Prompt: Return, exactly as written, the lines from the one containing "bpy.context.view_layer.update()" through the one containing "LINK_TONE_SEED = 7", with both ends included.

Data for processing:
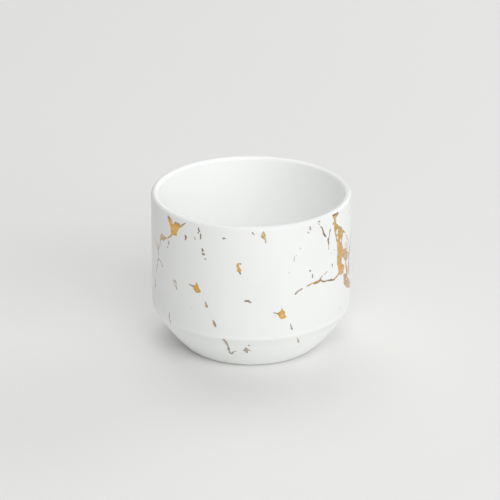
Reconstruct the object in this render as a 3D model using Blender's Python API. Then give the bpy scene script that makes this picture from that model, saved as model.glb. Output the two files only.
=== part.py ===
"""A handleless ceramic mug, turned as one hollow piece: an upright wall with a full round lip,
a soft shoulder, a slightly bellied taper below it, and an underside recessed inside a foot ring.

Metres, +Z up. The mug stands on z = 0 with its axis on the Z axis."""

import math

import bmesh
import bpy
from mathutils import Matrix, Vector

MM = 0.001

# Outside
HEIGHT = 67.5 * MM  # table to the top of the lip
WALL_RADIUS = 42.0 * MM  # outside of the upright wall
SHOULDER_HEIGHT = 17.6 * MM  # where the upright wall and the taper would meet if the bend were sharp
SHOULDER_BEND = 3.0 * MM  # radius of that bend
FOOT_RADIUS = 28.6 * MM  # where the taper would meet the table if the edge were sharp
FOOT_EDGE = 3.0 * MM  # radius of the edge between the taper and the foot ring
BELLY = 0.8 * MM  # how far the middle of the taper stands out from a straight line

# Walls
WALL = 2.8 * MM  # upright wall, and so the thickness of the round lip
TAPER_WALL = 3.2 * MM  # wall behind the straight line of the taper
FLOOR = 3.8 * MM  # between the recess below and the inside above

# Inside
INNER_SHOULDER_BEND = 7.0 * MM
INNER_FLOOR_BEND = 9.0 * MM

# Underside
FOOT_RING = 3.4 * MM  # width of the flat ring that the mug stands on
RECESS_DEPTH = 1.4 * MM
RECESS_LEAN = 1.2 * MM  # how far the side of the recess leans inwards on its way up
RECESS_EDGE = 0.6 * MM  # radius of both edges of the recess

STEPS_ROUND = 96
CHORD_ERROR = 0.02 * MM  # most that a straight step of the profile leaves its curve
SHARP_ANGLE = math.radians(35.0)
WELD = 0.001 * MM

GLAZE_COLOUR = (0.87, 0.88, 0.875, 1.0)
GLAZE_ROUGHNESS = 0.28


def clear_scene():
    for obj in list(bpy.data.objects):
        bpy.data.objects.remove(obj, do_unlink=True)


def arc(centre, radius, start, end):
    """Points on a circle from one angle to another, both ends included."""
    step = 2 * math.acos(1 - CHORD_ERROR / radius)
    count = max(2, math.ceil(abs(end - start) / step))
    angles = [start + (end - start) * i / count for i in range(count + 1)]
    return [centre + radius * Vector((math.cos(a), math.sin(a))) for a in angles]


def rounded(before, corner, after, radius):
    """The arc that rounds one corner of the profile."""
    back = (before - corner).normalized()
    on = (after - corner).normalized()
    half = back.angle(on) / 2
    centre = corner + (back + on).normalized() * radius / math.sin(half)
    first = corner + back * radius / math.tan(half) - centre
    last = corner + on * radius / math.tan(half) - centre
    start = math.atan2(first.y, first.x)
    turn = math.atan2(first.x * last.y - first.y * last.x, first.dot(last))
    return arc(centre, radius, start, start + turn)


def meeting(point, direction, other, other_direction):
    """Where two lines of the profile cross."""
    gap = other - point
    cross = direction.x * other_direction.y - direction.y * other_direction.x
    along = (gap.x * other_direction.y - gap.y * other_direction.x) / cross
    return point + direction * along


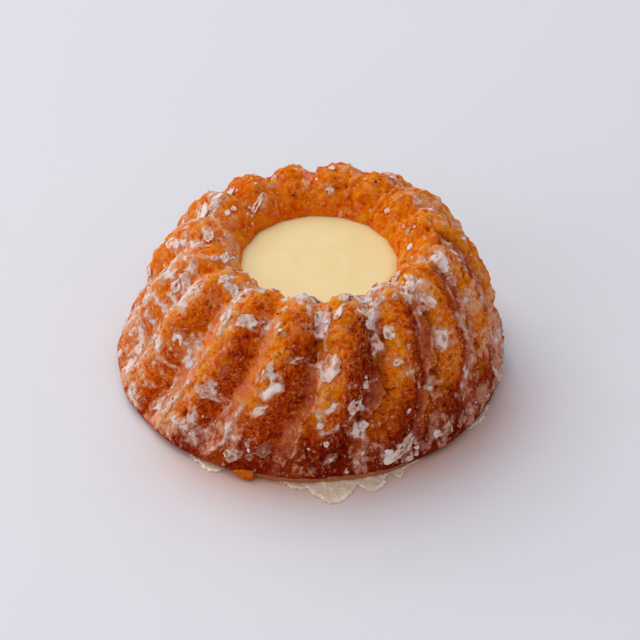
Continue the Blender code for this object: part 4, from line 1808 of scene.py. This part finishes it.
@dataclass(frozen=True)
class CreamFilling:
    """The cream in the well, in place of its plain solid and just into the crumb round it."""

    form: RingForm
    finish: CreamFinish = CreamFinish()
    level: float = 0.0257
    bulge: float = 0.0004
    overlap: float = 0.0006
    edge_drop: float = 0.00035
    edge_start: float = 0.86
    floor_height: float = 0.0133
    under_edge: Table = ((1.0, 0.66), (0.97, 0.33), (0.94, 0.0), (0.0, 0.0))
    draft: float = 0.12
    columns: int = 256
    rings: int = 44
    swirl_depth: float = 0.000035
    swirl_turn: float = 620.0
    wave_size: float = 0.0070
    wave_depth: float = 0.00005

    def edge_place(self, angle: float) -> float:
        """Finds the well's wall at the cream's level, by halving.

        Args:
            angle: The flute angle.

        Returns:
            The place along the profile.
        """
        low, high = float(Landmark.CREST), float(Landmark.THROAT)
        for _ in range(20):
            middle = (low + high) / 2
            if self.form.point(angle, middle).z > self.level:
                low = middle
            else:
                high = middle
        return low

    def outline(self) -> list[Vector]:
        """Follows the cream's edge, just into the crumb.

        Returns:
            One point for each column.
        """
        line = []
        for column in range(self.columns):
            angle = self.form.ridge_angle + 360 * column / self.columns
            point, _, _, inwards = self.form.frame_at(angle, self.edge_place(angle))
            level = Vector((inwards.x, inwards.y, 0)).normalized()
            line.append(point - level * self.overlap)
        return line

    def surface_height(self, spot: Vector, share: float) -> float:
        """Finds how high the cream stands.

        Args:
            spot: The point, from the cream's middle.
            share: How far out it is, as a share of the way to the edge.

        Returns:
            The height.
        """
        dome = self.bulge * (1 - share * share)
        drop = self.edge_drop * step_between(share, self.edge_start, 1.0) ** 1.5
        turn = math.atan2(spot.y, spot.x) + spot.length * self.swirl_turn
        spiral = math.sin(turn * 2) * window(share, (0.06, 0.25, 0.3, 0.62))
        wobble = noise.noise(spot / self.wave_size) * self.wave_depth
        return self.level + dome - drop + spiral * self.swirl_depth + wobble

    def build(self) -> bpy.types.Object:
        """Models the cream and dresses it.

        Returns:
            The piece.
        """
        line = self.outline()
        middle = sum(line, Vector()) / len(line)
        bm = bmesh.new()
        share_of = bm.verts.layers.float.new("share")
        top_face = [(ring / self.rings, 1.0) for ring in range(self.rings + 1)]
        verts = []
        for share, high in (*top_face, *self.under_edge):
            vert = bm.verts.new((0, -share, high))
            vert[share_of] = share
            verts.append(vert)
        edges = [bm.edges.new(pair) for pair in zip(verts, verts[1:])]
        geom, steps = verts + edges, self.columns
        bmesh.ops.spin(bm, geom=geom, axis=(0, 0, 1), angle=2 * math.pi, steps=steps, use_merge=True)
        bmesh.ops.remove_doubles(bm, verts=bm.verts, dist=1e-5)
        for vert in bm.verts:
            share, high = vert[share_of], vert.co.z
            column = round(math.degrees(math.atan2(vert.co.x, -vert.co.y)) / 360 * self.columns)
            edge = line[column % self.columns]
            spot = Vector(((edge.x - middle.x) * share, (edge.y - middle.y) * share, 0))
            top = self.surface_height(spot, share)
            height = self.floor_height + (top - self.floor_height) * high
            inset = 1 - self.draft * (1 - high)
            vert.co = Vector((middle.x + spot.x * inset, middle.y + spot.y * inset, height))
        bm.verts.layers.float.remove(bm.verts.layers.float["share"])
        return finish_piece("lemon_cream", bm, self.finish.material(), Slot.CREAM, "cream_filling")


@dataclass(frozen=True)
class BurntSpecks:
    """Tiny dark specks baked into the crumb."""

    form: RingForm
    skin: CrustSkin
    finish: SpeckFinish = SpeckFinish()
    count: int = 46
    radius: tuple[float, float] = (0.00015, 0.00034)
    places: tuple[float, float] = (1.1, 2.5)
    stretch: tuple[float, float] = (0.7, 1.4)
    height_share: float = 0.7
    seed: int = 11

    def build(self) -> bpy.types.Object:
        """Models the specks on the crust and dresses them.

        Returns:
            The piece.
        """
        draw = random.Random(self.seed)
        bm = bmesh.new()
        for _ in range(self.count):
            angle = draw.uniform(-180, 180)
            place = draw.uniform(*self.places)
            radius = draw.uniform(*self.radius)
            at = self.form.point(angle, place, self.skin.sample(angle, place).lift)
            speck = bmesh.ops.create_icosphere(bm, subdivisions=1, radius=radius)["verts"]
            across, along = draw.uniform(*self.stretch), draw.uniform(*self.stretch)
            shape = Matrix.Diagonal((across, along, self.height_share, 1))
            bmesh.ops.transform(bm, matrix=Matrix.Translation(at) @ shape, verts=speck)
        return finish_piece("burnt_specks", bm, self.finish.material(), Slot.CRUST)


# ---------------------------------------------------------------- the studio


@dataclass(frozen=True)
class Studio:
    """A pale table, soft light from the upper left, and the camera at the photograph's angle."""

    table_radius: float = 2.5
    camera_at: Vector = field(default_factory=lambda: Vector((0.00207, -0.62100, 0.50440)))
    camera_tilt: float = 51.5
    lens: float = 214.1
    sky: Colour = (239, 241, 252)
    sky_strength: float = 0.60
    key_at: Vector = field(default_factory=lambda: Vector((-0.70, 0.84, 1.12)))
    key_size: float = 1.35
    key_power: float = 12.0
    fill_at: Vector = field(default_factory=lambda: Vector((-0.78, -0.45, 0.42)))
    fill_size: float = 0.85
    fill_power: float = 1.7
    table: TableFinish = TableFinish()

    def camera(self) -> None:
        """Places the camera."""
        data = bpy.data.cameras.new("camera")
        data.lens = self.lens
        data.sensor_width = 36.0
        data.clip_start = 0.01
        obj = bpy.data.objects.new("camera", data)
        obj.location = self.camera_at
        obj.rotation_euler = (math.radians(self.camera_tilt), 0, 0)
        bpy.context.scene.collection.objects.link(obj)
        bpy.context.scene.camera = obj

    def lamp(self, name: str, at: Vector, size: float, power: float) -> None:
        """Hangs a large round lamp that points at the cake.

        Args:
            name: The lamp's name.
            at: Where it hangs.
            size: How wide it is in metres.
            power: Its power in watts.
        """
        data = bpy.data.lights.new(name, "AREA")
        data.shape = "DISK"
        data.size = size
        data.energy = power
        obj = bpy.data.objects.new(name, data)
        obj.location = at
        obj.rotation_euler = (-at).to_track_quat("-Z", "Y").to_euler()
        bpy.context.scene.collection.objects.link(obj)

    def light(self) -> None:
        """Lights the scene by a soft sky, a large lamp and a weaker one on the other side."""
        world = bpy.data.worlds.new("soft_sky")
        world.use_nodes = True
        background = world.node_tree.nodes["Background"]
        background.inputs["Color"].default_value = linear(self.sky)
        background.inputs["Strength"].default_value = self.sky_strength
        bpy.context.scene.world = world
        self.lamp("window", self.key_at, self.key_size, self.key_power)
        self.lamp("reflector", self.fill_at, self.fill_size, self.fill_power)

    def floor(self) -> None:
        """Lays the table."""
        bm = bmesh.new()
        bmesh.ops.create_circle(bm, cap_ends=True, segments=96, radius=self.table_radius)
        finish_object("table", bm, self.table.material())

    def build(self) -> None:
        """Sets up the camera, the light and the table."""
        bpy.context.scene.view_settings.view_transform = "Standard"
        self.camera()
        self.light()
        self.floor()


def main() -> None:
    """Builds the cake's pieces in order, and logs how many triangles each has."""
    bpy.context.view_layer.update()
    Studio().build()
    form = RingForm()
    flakes = FlakePlan(form).flakes()
    skin = CrustSkin(form, flakes)
    pieces = (
        GlazedRing(form, skin),
        BatterLump(form),
        CreamFilling(form),
        SugarFlakes(form, flakes),
        SugarChips(form, skin),
        GlazeRunOffs(form),
        GlazeSkirt(form),
        BurntSpecks(form, skin),
    )
    for piece in pieces:
        obj = piece.build()
        obj.data.calc_loop_triangles()
        log.info("%s: %d triangles", obj.name, len(obj.data.loop_triangles))


if __name__ == "__main__":
    main()
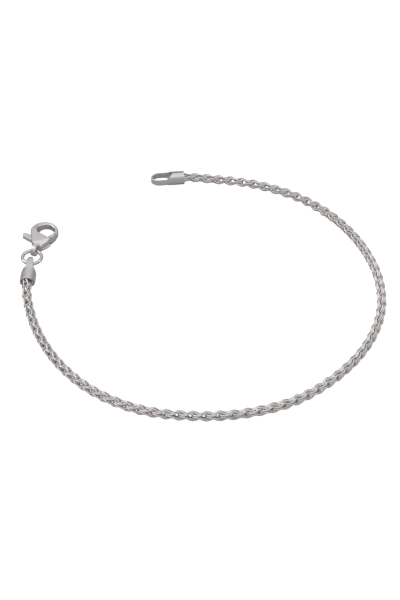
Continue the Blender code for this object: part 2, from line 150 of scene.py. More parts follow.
HUB_FOOT = math.radians(237)
HUB_TOP = math.radians(70)
HEEL_INSET = 0.1 * MM
HEEL_START = 1.66 * MM
FIT_GAP = 0.1 * MM
CAST_VOXEL = 0.06 * MM
CAST_SMOOTHING = 4
CAST_SOFTNESS = 0.5
RIM_SEGMENTS = 4
RIM_ANGLE = math.radians(50)
SEAM_STEP = math.radians(0.25)
CHEEK_STEPS = 6
NECK_STEPS = 8
EYE_STEPS = 48
HUB_STEPS = 8
TAB_TIP_STEPS = 17
GATE_STEPS = 14
GATE_ARC_STEPS = 40
SLOT_STEPS = 24

# Chain links, settled in millimetres
LINK_PITCH = 2.55
LINK_WIRE = 0.34
LINK_WIRE_SHOWN = 0.985
LINK_POINTS = 64
LINK_SIDES = 8
LINK_REACH = 1.05
LINK_FOLD_RADIUS = 0.50
LINK_BELLY_RADIUS = 0.83
LINK_END_RADIUS = 0.52
LINK_RISE = (0.1, 1.1)
LINK_FALL = (1.8, 2.8)
LINK_SPREAD = 0.5
LINK_SLACK = 1.06
LINK_STEPS = 2600
LINK_NEIGHBOURS = (1, -1, 2, -2)
LINK_START = 0.2
LINK_TONE_SEED = 7

# A link's arm before it settles, from its end to its fold: shares of its reach, of its belly, and aside.
# Aside is a share of the spread where the arms are open, and of half a wire where they lie together.
OPEN_ARM = [(1.0, 0.80, 0.0), (0.93, 0.90, 0.75), (0.72, 0.95, 1.0), (0.45, 1.0, 0.8)]
SHUT_ARM = [(0.18, 0.98, 1.1), (0.02, 0.62, 1.0), (-0.02, 0.0, 1.0)]

# How strongly each step of the settling corrects the wire, and how far along it touches itself, in wires
CONTACT_PUSH = 0.6
WALL_PUSH = 0.8
BEND_PUSH = 0.025
STEP_SHARE = 0.5
LENGTH_SHARE = 0.25
LENGTH_ROUNDS = 3
SELF_CONTACT = 1.6

# Roll of the chain: degrees at distances in millimetres along it
CHAIN_TWIST = [
    (0, 64), (7, 60), (15, 41), (23, 29), (38, 27), (45, 20), (49, 21),
    (55, 34), (61, 30), (67, 18), (73, 18), (81, 35), (87, 29), (93, 25),
    (99, 35), (107, 52), (115, 66), (121, 71), (127, 78), (135, 87), (141, 100),
    (146, 136), (152, 120), (157, 124), (163, 134), (169, 116), (183, 112),
]

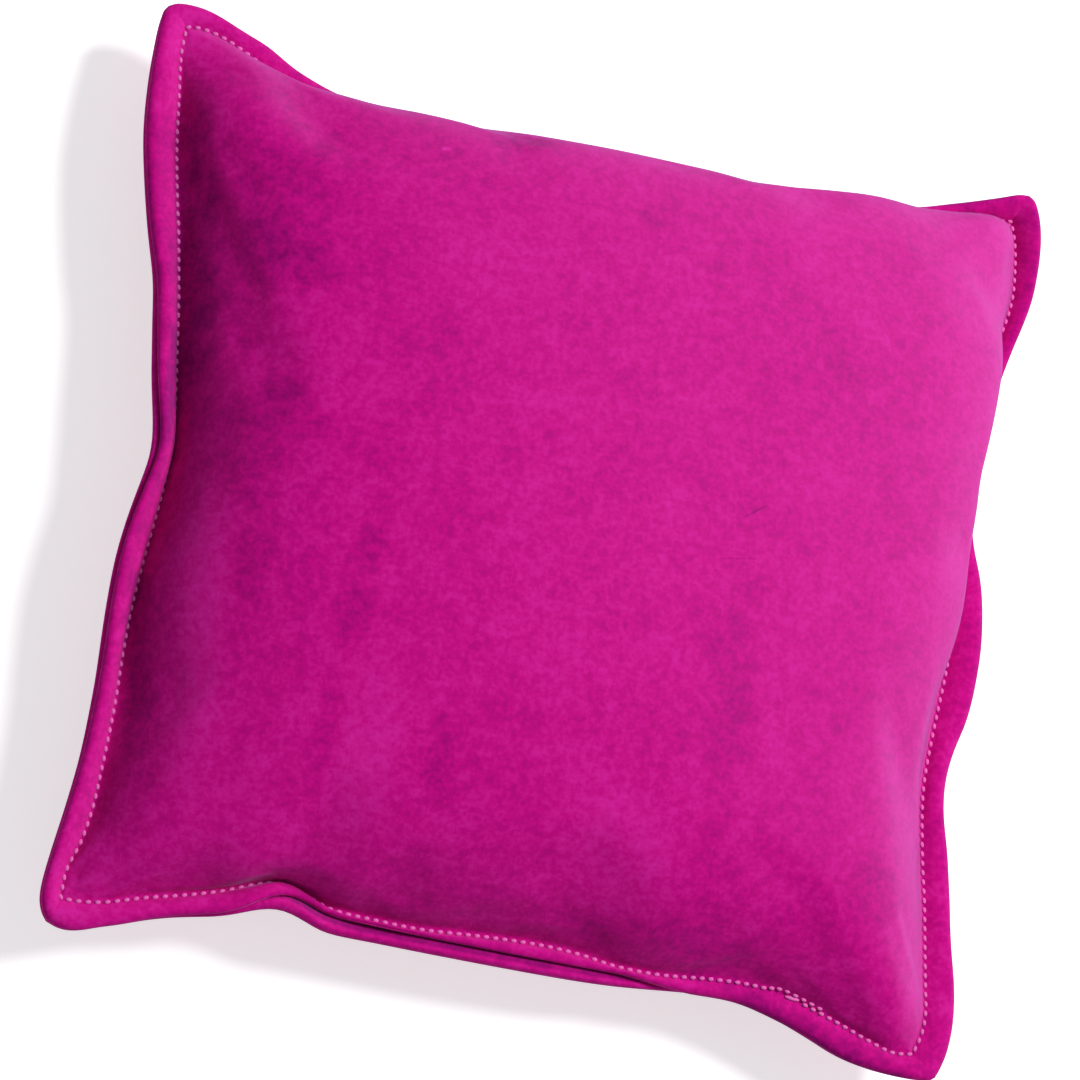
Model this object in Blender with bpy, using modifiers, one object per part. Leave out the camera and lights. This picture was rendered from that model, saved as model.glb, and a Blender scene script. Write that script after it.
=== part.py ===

The solution:
    bpy.context.view_layer.update()
    Studio().build()
    form = RingForm()
    flakes = FlakePlan(form).flakes()
    skin = CrustSkin(form, flakes)
    pieces = (
        GlazedRing(form, skin),
        BatterLump(form),
        CreamFilling(form),
        SugarFlakes(form, flakes),
        SugarChips(form, skin),
        GlazeRunOffs(form),
        GlazeSkirt(form),
        BurntSpecks(form, skin),
    )
    for piece in pieces:
        obj = piece.build()
        obj.data.calc_loop_triangles()
        log.info("%s: %d triangles", obj.name, len(obj.data.loop_triangles))


if __name__ == "__main__":
    main()
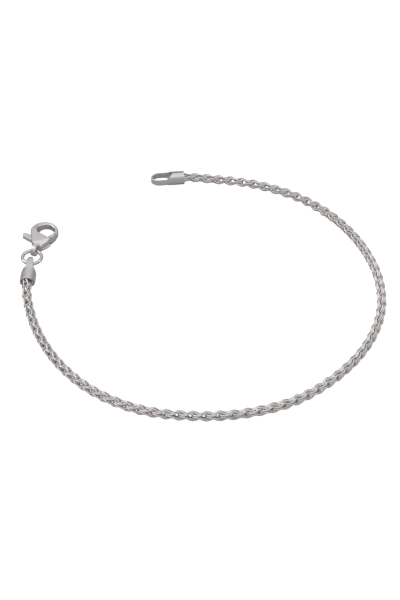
Continue the Blender code for this object: part 2, from line 150 of scene.py. More parts follow.
HUB_FOOT = math.radians(237)
HUB_TOP = math.radians(70)
HEEL_INSET = 0.1 * MM
HEEL_START = 1.66 * MM
FIT_GAP = 0.1 * MM
CAST_VOXEL = 0.06 * MM
CAST_SMOOTHING = 4
CAST_SOFTNESS = 0.5
RIM_SEGMENTS = 4
RIM_ANGLE = math.radians(50)
SEAM_STEP = math.radians(0.25)
CHEEK_STEPS = 6
NECK_STEPS = 8
EYE_STEPS = 48
HUB_STEPS = 8
TAB_TIP_STEPS = 17
GATE_STEPS = 14
GATE_ARC_STEPS = 40
SLOT_STEPS = 24

# Chain links, settled in millimetres
LINK_PITCH = 2.55
LINK_WIRE = 0.34
LINK_WIRE_SHOWN = 0.985
LINK_POINTS = 64
LINK_SIDES = 8
LINK_REACH = 1.05
LINK_FOLD_RADIUS = 0.50
LINK_BELLY_RADIUS = 0.83
LINK_END_RADIUS = 0.52
LINK_RISE = (0.1, 1.1)
LINK_FALL = (1.8, 2.8)
LINK_SPREAD = 0.5
LINK_SLACK = 1.06
LINK_STEPS = 2600
LINK_NEIGHBOURS = (1, -1, 2, -2)
LINK_START = 0.2
LINK_TONE_SEED = 7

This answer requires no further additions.